The WGS 11 satellite, which is being developed by Boeing, will provide the United States military with superior coverage and more bandwidth than the previous WGS satellites. The satellite’s new capabilities will allow operators to create areas of coverage anywhere within the satellite’s field of view, according to C4isrnet.com.

“The resilient design will deliver Combatant Commanders twice the mission capability through contested environments,” said a military official. “[The new satellite will grant and] improve capacity and coverage to soldiers, sailors, airmen, and marines”.

The WGS satellite system is the U.S. military’s primary method of providing voice, data, and video communications to its soldiers around the world. The system utilizes 10 satellites orbiting Earth in order to provide worldwide communications. The tenth satellite in the constellation was delivered to the Air Force just last July.

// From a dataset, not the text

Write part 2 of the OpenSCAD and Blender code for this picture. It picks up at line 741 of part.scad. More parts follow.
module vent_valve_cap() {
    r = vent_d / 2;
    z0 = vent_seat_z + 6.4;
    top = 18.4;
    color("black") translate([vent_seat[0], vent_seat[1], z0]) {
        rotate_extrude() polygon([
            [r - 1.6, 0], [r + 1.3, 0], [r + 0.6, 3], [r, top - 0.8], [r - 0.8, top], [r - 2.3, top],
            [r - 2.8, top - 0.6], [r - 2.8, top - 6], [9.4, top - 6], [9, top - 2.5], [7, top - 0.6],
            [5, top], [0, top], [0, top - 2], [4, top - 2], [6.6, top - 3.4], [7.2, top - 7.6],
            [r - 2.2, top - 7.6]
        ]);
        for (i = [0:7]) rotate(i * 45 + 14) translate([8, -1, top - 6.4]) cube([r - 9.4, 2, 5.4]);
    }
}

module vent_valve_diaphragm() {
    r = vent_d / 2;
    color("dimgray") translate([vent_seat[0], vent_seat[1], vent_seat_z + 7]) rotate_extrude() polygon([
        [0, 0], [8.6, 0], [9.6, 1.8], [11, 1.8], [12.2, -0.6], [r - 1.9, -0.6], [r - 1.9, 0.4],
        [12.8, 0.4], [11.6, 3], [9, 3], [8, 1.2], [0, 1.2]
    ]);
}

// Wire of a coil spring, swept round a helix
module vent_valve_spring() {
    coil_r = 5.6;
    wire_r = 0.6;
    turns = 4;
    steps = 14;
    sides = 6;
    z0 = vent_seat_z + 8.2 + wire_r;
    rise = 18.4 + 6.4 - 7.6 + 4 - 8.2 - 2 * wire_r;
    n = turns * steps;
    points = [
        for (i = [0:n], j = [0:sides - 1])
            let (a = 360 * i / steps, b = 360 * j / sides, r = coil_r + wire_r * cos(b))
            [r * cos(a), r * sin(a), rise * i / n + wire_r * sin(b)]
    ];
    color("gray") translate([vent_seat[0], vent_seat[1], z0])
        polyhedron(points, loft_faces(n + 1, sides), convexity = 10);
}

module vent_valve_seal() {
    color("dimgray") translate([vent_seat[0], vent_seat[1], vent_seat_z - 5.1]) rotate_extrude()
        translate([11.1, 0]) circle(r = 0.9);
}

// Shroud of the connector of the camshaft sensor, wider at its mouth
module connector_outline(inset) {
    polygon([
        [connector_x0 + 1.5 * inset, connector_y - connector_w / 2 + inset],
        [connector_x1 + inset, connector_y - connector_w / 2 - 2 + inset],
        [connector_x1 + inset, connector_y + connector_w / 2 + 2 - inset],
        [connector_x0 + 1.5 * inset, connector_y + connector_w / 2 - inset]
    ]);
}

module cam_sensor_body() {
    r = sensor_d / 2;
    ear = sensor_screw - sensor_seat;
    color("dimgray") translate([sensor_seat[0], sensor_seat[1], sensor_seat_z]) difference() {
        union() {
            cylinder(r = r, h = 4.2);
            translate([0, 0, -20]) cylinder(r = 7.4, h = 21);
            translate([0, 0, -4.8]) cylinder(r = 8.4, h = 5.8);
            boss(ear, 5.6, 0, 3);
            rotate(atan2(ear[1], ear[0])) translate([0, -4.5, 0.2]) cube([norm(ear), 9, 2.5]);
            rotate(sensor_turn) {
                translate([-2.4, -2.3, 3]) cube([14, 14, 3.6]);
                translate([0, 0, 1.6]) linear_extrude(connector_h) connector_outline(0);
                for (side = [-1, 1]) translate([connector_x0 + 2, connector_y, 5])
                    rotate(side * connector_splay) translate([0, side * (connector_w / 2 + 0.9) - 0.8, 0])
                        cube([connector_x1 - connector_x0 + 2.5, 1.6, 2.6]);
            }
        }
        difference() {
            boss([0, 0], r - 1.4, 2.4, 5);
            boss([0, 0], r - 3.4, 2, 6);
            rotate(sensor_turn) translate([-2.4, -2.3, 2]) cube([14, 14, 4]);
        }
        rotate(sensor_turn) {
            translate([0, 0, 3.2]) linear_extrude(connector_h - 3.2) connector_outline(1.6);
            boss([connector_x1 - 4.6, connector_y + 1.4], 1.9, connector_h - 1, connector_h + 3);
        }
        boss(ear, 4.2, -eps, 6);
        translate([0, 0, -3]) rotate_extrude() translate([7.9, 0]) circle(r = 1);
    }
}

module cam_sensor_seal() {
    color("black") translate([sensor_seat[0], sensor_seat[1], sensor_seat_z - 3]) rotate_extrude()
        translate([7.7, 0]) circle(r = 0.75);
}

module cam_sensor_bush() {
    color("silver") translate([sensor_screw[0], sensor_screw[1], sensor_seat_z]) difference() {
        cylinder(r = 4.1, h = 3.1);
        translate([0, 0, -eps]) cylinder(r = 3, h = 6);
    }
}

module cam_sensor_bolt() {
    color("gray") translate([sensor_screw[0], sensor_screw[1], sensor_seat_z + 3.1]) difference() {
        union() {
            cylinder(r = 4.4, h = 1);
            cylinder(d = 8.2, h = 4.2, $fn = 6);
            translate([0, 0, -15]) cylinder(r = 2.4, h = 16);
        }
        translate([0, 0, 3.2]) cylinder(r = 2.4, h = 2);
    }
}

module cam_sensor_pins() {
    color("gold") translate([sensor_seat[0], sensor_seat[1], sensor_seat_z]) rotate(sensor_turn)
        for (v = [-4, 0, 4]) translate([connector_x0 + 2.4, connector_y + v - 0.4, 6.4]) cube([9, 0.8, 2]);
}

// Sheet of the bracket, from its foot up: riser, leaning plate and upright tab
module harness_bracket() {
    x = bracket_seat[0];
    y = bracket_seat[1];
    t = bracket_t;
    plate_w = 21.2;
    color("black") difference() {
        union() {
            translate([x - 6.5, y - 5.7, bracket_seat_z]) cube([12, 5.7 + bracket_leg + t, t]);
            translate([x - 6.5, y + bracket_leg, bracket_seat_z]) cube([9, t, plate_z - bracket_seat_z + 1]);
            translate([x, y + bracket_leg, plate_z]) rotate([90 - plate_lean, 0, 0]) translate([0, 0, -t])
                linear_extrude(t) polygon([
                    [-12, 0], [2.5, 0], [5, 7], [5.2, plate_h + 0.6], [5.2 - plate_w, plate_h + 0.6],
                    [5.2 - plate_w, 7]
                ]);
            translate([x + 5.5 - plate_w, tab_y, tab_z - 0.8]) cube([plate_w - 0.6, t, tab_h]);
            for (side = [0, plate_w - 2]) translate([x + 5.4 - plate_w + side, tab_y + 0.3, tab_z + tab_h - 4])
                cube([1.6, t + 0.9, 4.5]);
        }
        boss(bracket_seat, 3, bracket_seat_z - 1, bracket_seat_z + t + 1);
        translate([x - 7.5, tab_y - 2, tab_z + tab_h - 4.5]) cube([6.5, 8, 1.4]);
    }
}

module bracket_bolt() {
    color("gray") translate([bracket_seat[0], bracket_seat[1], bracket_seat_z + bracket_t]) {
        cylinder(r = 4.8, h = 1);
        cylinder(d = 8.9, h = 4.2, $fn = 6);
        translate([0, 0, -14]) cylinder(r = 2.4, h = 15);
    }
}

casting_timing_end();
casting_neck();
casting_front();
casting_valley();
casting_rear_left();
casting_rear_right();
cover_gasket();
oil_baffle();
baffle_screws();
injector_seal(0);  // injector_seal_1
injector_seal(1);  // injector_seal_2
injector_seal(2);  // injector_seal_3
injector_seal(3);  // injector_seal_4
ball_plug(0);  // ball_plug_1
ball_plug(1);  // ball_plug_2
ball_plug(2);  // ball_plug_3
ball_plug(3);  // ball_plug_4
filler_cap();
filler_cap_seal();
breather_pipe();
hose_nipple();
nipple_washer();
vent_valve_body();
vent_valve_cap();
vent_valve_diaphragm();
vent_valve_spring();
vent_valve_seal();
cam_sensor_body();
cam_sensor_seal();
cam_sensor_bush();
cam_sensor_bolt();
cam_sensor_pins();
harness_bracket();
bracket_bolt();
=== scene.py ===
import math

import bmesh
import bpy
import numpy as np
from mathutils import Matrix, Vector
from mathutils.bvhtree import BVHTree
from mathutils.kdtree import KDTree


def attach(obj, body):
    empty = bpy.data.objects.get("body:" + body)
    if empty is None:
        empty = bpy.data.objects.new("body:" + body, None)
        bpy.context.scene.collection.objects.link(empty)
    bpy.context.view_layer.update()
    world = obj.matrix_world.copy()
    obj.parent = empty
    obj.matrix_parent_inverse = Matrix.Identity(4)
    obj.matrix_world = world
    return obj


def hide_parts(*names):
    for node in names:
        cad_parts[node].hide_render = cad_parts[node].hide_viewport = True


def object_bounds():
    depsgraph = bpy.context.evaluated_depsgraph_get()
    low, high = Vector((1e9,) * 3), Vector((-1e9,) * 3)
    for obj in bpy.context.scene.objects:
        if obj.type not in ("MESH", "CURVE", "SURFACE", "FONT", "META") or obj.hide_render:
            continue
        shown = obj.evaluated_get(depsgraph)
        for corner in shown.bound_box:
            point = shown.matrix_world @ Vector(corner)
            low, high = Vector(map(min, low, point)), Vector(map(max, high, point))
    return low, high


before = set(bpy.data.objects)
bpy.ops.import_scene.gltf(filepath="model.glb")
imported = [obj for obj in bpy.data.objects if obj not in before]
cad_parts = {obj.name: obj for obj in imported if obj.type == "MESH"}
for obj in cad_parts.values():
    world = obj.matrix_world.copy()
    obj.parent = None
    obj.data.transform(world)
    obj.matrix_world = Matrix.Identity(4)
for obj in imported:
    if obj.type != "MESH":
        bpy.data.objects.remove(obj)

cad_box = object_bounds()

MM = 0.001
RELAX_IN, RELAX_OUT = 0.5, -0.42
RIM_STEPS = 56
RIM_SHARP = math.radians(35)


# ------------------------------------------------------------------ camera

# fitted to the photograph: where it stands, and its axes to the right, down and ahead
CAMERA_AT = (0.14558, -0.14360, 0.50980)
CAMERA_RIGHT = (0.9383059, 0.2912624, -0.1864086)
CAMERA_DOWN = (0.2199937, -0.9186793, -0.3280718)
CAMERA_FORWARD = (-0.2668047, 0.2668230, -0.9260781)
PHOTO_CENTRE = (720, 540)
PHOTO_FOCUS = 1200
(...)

The United States Space and Missile Systems Center has decided to develop and launch the 11th and 12th WGS satellite much faster than the other satellites. This has led the Air Force and Boeing to work hard on the 11th WGS satellite. Boeing was awarded a $605 million contract to develop the satellite within a tight five year schedule, with the work expected to be completed by November 2023. Officials representing the Air Force have mentioned that the satellite will have to take advantage of commercial technologies in order to complete the satellite in time.

The Air Force has originally planned that the 10th satellite will be the final satellite in the WGS constellation, with plans that the military will rely more on communications relays and commercial coverage providers. However, in 2018 Congress has added additional funding for the development of two more satellites.